* BEGIN DATA SHOWN *

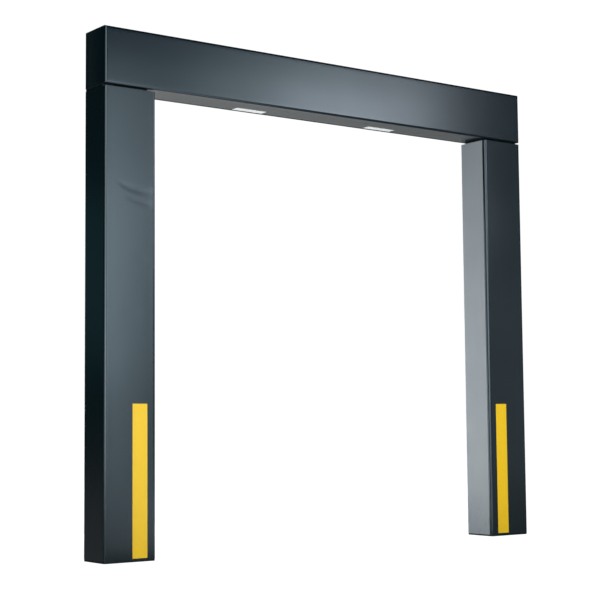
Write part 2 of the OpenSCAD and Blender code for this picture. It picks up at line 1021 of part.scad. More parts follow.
module reader_module() {
    y = [equip_t / 2, equip_t / 2 + reader_d];
    reader_w = reader_u[1] - reader_u[0];
    fin_pitch = (reader_w - 2 * fin_margin[0]) / (reader_fins - 1);
    port_pitch = reader_w / (reader_port_n + 1);
    color(STEEL) on_side(RIGHT) {
        span_box(u_span(reader_u[0], reader_u[1]), y, reader_z);
        for (u = [for (i = [0:reader_fins - 1]) reader_u[0] + fin_margin[0] + i * fin_pitch])
            span_box(
                u_span(u - fin_t / 2, u + fin_t / 2),
                [y[1], y[1] + fin_h],
                [reader_z[0] + fin_margin[1], reader_z[1] - fin_margin[2]]
            );
        for (i = [1:reader_port_n]) {
            port_x = ux(reader_u[0] + i * port_pitch);
            translate([port_x, y[0] + reader_port_y, reader_z[0] - reader_port_l])
                cylinder(h = reader_port_l, r = reader_port_r);
        }
    }
}

// Quarter bend of the trunk cable, from -Z travel into +X travel
module trunk_elbow() {
    rotate([90, 0, 0]) rotate_extrude(angle = 90)
        translate([trunk_bend, 0]) circle(d = trunk_d);
}

// Half of the trunk cable: from the equipment, up the column and to mid-beam
module trunk_half(start_z) {
    x = ux(trunk_u);
    cross_l = trunk_start_y - trunk_y - 2 * trunk_bend;
    translate([x, trunk_start_y, start_z])
        cylinder(h = trunk_cross_z - trunk_bend - start_z, d = trunk_d);
    translate([x, trunk_start_y - trunk_bend, trunk_cross_z - trunk_bend])
        rotate([0, 0, 90]) trunk_elbow();
    bar_y(x, trunk_cross_z, [trunk_y + trunk_bend, trunk_y + trunk_bend + cross_l], trunk_d / 2);
    translate([x, trunk_y + trunk_bend, trunk_cross_z + trunk_bend])
        rotate([0, 0, 90]) rotate([0, 180, 0]) trunk_elbow();
    translate([x, trunk_y, trunk_cross_z + trunk_bend])
        cylinder(h = trunk_beam_z - trunk_cross_z - 2 * trunk_bend, d = trunk_d);
    translate([x - trunk_bend, trunk_y, trunk_beam_z - trunk_bend])
        trunk_elbow();
    translate([0, trunk_y, trunk_beam_z])
        rotate([0, 90, 0]) cylinder(h = x - trunk_bend, d = trunk_d);
}

// Power and data cable that runs from the left column through the beam to the right one
module trunk_cable() {
    color(BLACK) {
        on_side(LEFT) trunk_half(terminal_z[1]);
        on_side(RIGHT) trunk_half(reader_z[1]);
    }
}

// ------------------------------------------------------------------- nodes

base_plate(LEFT);  // left_base_plate
base_plate(RIGHT);  // right_base_plate
front_upright(LEFT);  // left_front_upright
front_upright(RIGHT);  // right_front_upright
rear_upright(LEFT);  // left_rear_upright
rear_upright(RIGHT);  // right_rear_upright
cross_rails(LEFT);  // left_cross_rails
cross_rails(RIGHT);  // right_cross_rails
top_plate(LEFT);  // left_top_plate
top_plate(RIGHT);  // right_top_plate
casing(LEFT);  // left_casing
casing(RIGHT);  // right_casing
antenna_cover(LEFT);  // left_antenna_cover
antenna_cover(RIGHT);  // right_antenna_cover
rear_panel(LEFT);  // left_rear_panel
rear_panel(RIGHT);  // right_rear_panel
service_door(LEFT);  // left_service_door
service_door(RIGHT);  // right_service_door
hinge_leaves(LEFT);  // left_hinge_leaves
hinge_leaves(RIGHT);  // right_hinge_leaves
hinge_pins(LEFT);  // left_hinge_pins
hinge_pins(RIGHT);  // right_hinge_pins
lock_housing(LEFT);  // left_lock_housing
lock_housing(RIGHT);  // right_lock_housing
lock_cam(LEFT);  // left_lock_cam
lock_cam(RIGHT);  // right_lock_cam
marker_strip(LEFT);  // left_marker_strip
marker_strip(RIGHT);  // right_marker_strip
upper_antenna(LEFT);  // left_upper_antenna
upper_antenna(RIGHT);  // right_upper_antenna
lower_antenna(LEFT);  // left_lower_antenna
lower_antenna(RIGHT);  // right_lower_antenna
neck(LEFT);  // left_neck
neck(RIGHT);  // right_neck
neck_bolts(LEFT);  // left_neck_bolts
neck_bolts(RIGHT);  // right_neck_bolts
panel_screws(LEFT);  // left_panel_screws
panel_screws(RIGHT);  // right_panel_screws
equipment_plate(LEFT);  // left_equipment_plate
equipment_plate(RIGHT);  // right_equipment_plate
lamp_lens(LEFT);  // left_lamp_lens
lamp_lens(RIGHT);  // right_lamp_lens
lamp_module(LEFT);  // left_lamp_module
lamp_module(RIGHT);  // right_lamp_module
cable_grommets();
beam_chassis();
beam_ribs();
beam_front_cover();
beam_rear_cover();
beam_underside();
beam_screws();
beam_antenna();
buzzer();
power_supply();
terminal_block();
isolator_body();
isolator_knob();
reader_module();
trunk_cable();
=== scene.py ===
"""Looks of the walk-through security gate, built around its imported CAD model.

Everything is in metres, in the model's own frame: +X right, -Y front, +Z up.
"""
import json
import math

import bmesh
import bpy
from mathutils import Matrix, Vector, noise


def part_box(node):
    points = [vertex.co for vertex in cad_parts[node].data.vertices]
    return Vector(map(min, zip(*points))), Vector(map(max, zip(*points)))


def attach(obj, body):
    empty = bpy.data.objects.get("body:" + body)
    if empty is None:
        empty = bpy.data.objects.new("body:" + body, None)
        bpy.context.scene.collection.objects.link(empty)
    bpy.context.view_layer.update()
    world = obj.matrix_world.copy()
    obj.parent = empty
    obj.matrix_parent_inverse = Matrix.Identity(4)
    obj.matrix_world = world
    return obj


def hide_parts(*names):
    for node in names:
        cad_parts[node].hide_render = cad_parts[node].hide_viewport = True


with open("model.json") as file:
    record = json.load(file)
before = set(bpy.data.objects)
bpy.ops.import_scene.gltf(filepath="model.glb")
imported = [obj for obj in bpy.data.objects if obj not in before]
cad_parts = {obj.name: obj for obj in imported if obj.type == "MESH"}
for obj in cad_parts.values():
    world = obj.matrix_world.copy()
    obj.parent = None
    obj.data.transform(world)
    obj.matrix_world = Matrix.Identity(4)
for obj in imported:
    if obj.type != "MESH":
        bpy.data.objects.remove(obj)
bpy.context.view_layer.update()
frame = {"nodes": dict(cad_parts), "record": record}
MM = 0.001
LEFT, RIGHT = -1, 1
SIDES = {"left": LEFT, "right": RIGHT}

# ---------------------------------------------------------------- sizes from the frame

casing_low, casing_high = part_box("right_casing")
cover_low, cover_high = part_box("beam_front_cover")
rear_low, rear_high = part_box("beam_rear_cover")
underside_low, underside_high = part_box("beam_underside")

HALF_W = casing_high.x
HALF_D = casing_high.y
COLUMN_W = casing_high.x - casing_low.x
COLUMN_TOP = casing_high.z
PANEL_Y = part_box("right_rear_panel")[1].y

# Sheet metal and mouldings: thicknesses, radii and gaps
SHEET = 2 * MM
COVER_T = 3 * MM
EDGE_R = 12 * MM
BEND_R = 2.5 * MM
SEAM = 2 * MM
FLANGE_U = EDGE_R + 12 * MM
FLANGE_Y = -HALF_D + EDGE_R + 6 * MM

# ---------------------------------------------------------------- mesh helpers

# Degrees between two faces from which their edge counts as sharp
SHARP_ANGLE = 35


def from_bmesh(name, bm):
    bmesh.ops.recalc_face_normals(bm, faces=bm.faces)
    mesh = bpy.data.meshes.new(name)
    bm.to_mesh(mesh)
    bm.free()
    obj = bpy.data.objects.new(name, mesh)
    bpy.context.scene.collection.objects.link(obj)
    return obj


def weigh_normals(obj):
    """Lets the large faces set the shading, so that they look flat."""
    weighted = obj.modifiers.new("weighted", "WEIGHTED_NORMAL")
    weighted.weight = 100
    return weighted


def smooth(obj):
    """Smooth shading, with flat faces kept flat and sharp edges kept sharp."""
    obj.data.shade_smooth()
    obj.data.set_sharp_from_angle(angle=math.radians(SHARP_ANGLE))
    weigh_normals(obj).keep_sharp = True


def bevel(obj, width, segments=2, angle=SHARP_ANGLE):
    modifier = obj.modifiers.new("bevel", "BEVEL")
    modifier.width = width
    modifier.segments = segments
    modifier.limit_method = "ANGLE"
    modifier.angle_limit = math.radians(angle)
    modifier.use_clamp_overlap = True
    return obj


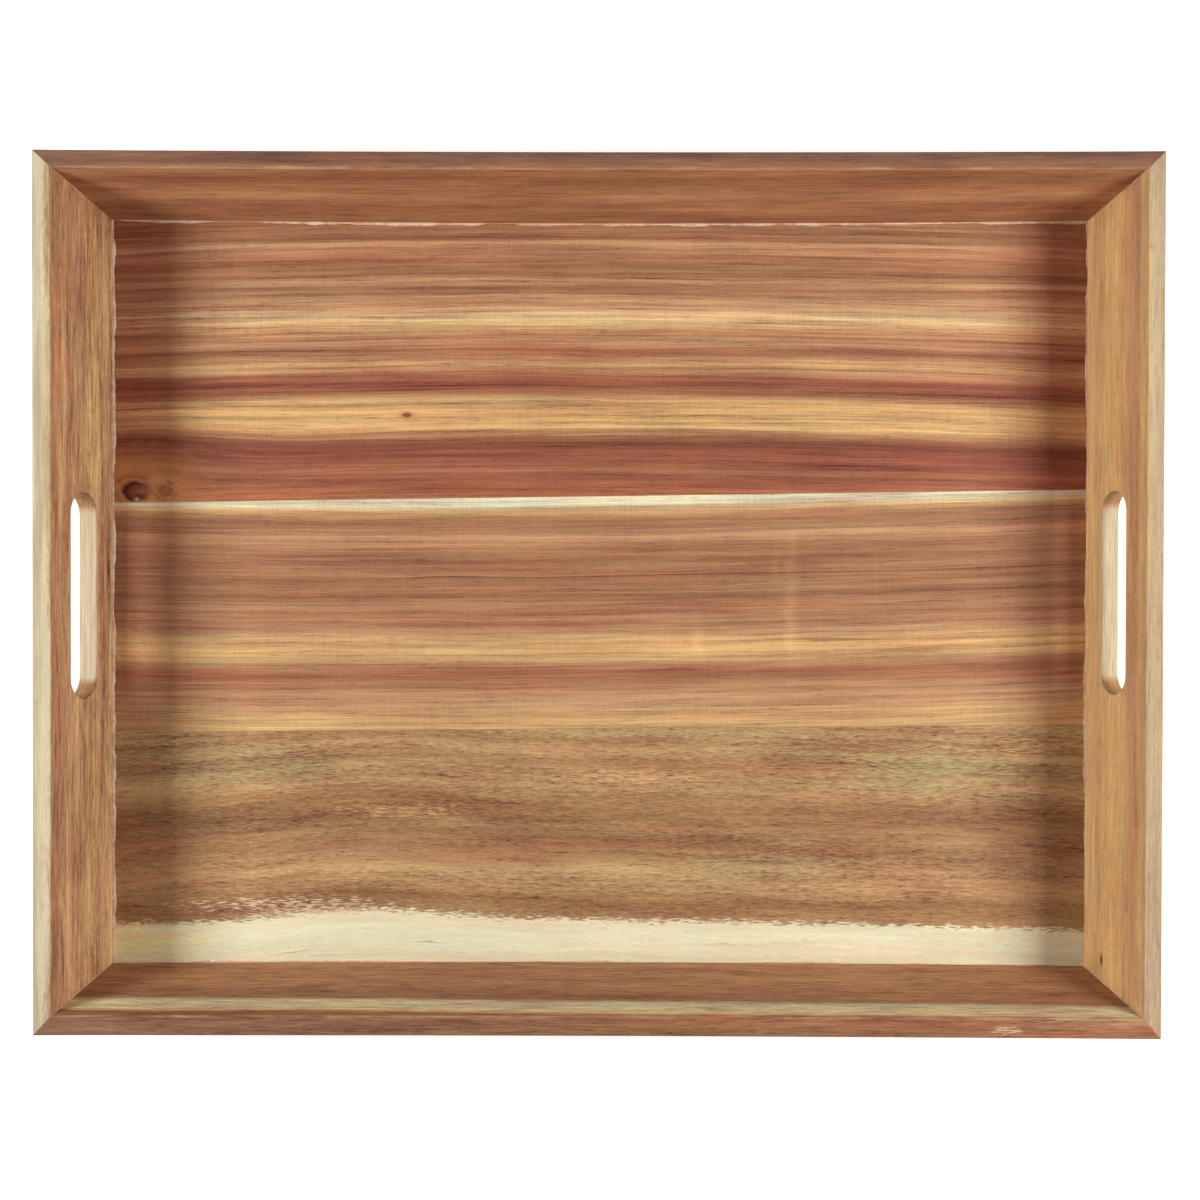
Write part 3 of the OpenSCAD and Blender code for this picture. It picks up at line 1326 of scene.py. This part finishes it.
@dataclass
class GlueLines:
    """Dried glue that was squeezed out of the joints, in patches.

    flatness is how tall a bead on the floor is beside its width, and floor_bow is the share of a rail's bow
    that it has at the floor. patches and rags are how many of each lie in a metre.
    """

    rails: Rails
    spacing: float = 0.0007
    seed: float = 4.0
    flatness: float = 0.22
    floor_bow: float = 0.88
    patches: float = 30.0
    rags: float = 75.0
    round_steps: int = 8

    def tree(self, material: bpy.types.Material) -> bpy.types.NodeTree:
        """Geometry nodes that turn lines into ragged beads.

        Args:
            material: The glue's material.

        Returns:
            The node tree.
        """
        tree = bpy.data.node_groups.new("glue_bead", "GeometryNodeTree")
        sheet = Sheet(tree)
        given = sheet.takes("Spacing", "Seed")
        line = sheet.fed("GeometryNodeMeshToCurve", {"Mesh": given["Geometry"]})
        even = {"Curve": line, "Length": given["Spacing"]}
        line = sheet.fed("GeometryNodeResampleCurve", even, mode="LENGTH")
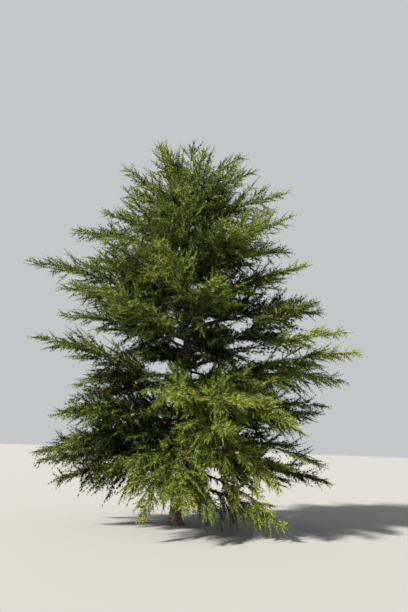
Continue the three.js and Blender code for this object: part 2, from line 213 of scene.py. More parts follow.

* END DATA SHOWN *

▸ WHAT THE TASK REQUIRES
In the listing above, locate the line containing "Write part 3" and the line containing "joints, in patches.". Extract those two lines and every line between them, exactly as written, and only those.

▸ TASK OUTPUT
Write part 3 of the OpenSCAD and Blender code for this picture. It picks up at line 1326 of scene.py. This part finishes it.
@dataclass
class GlueLines:
    """Dried glue that was squeezed out of the joints, in patches.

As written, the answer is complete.